* Begin DATA PROVIDED *

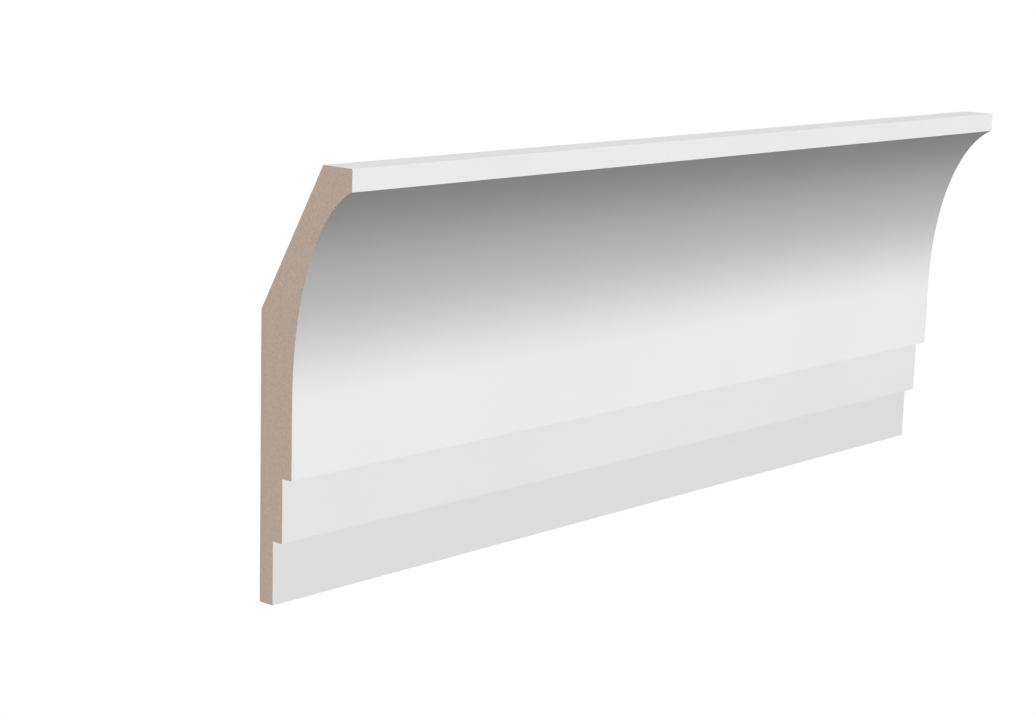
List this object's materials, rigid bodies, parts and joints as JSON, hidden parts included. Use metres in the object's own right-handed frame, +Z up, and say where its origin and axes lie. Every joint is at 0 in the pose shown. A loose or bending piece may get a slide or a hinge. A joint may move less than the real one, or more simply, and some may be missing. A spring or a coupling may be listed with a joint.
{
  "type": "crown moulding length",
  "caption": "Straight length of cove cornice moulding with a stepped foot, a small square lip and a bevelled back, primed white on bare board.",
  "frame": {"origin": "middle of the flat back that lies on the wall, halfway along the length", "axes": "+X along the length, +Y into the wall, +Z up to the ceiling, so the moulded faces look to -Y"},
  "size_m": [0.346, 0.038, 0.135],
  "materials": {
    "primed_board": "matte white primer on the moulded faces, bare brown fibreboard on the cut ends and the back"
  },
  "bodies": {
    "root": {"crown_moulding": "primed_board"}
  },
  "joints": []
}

* End DATA PROVIDED *

Using the material above, state how many lines include the string "materials". Answer with a single number.

### SOLUTION FOR THIS EXERCISE
2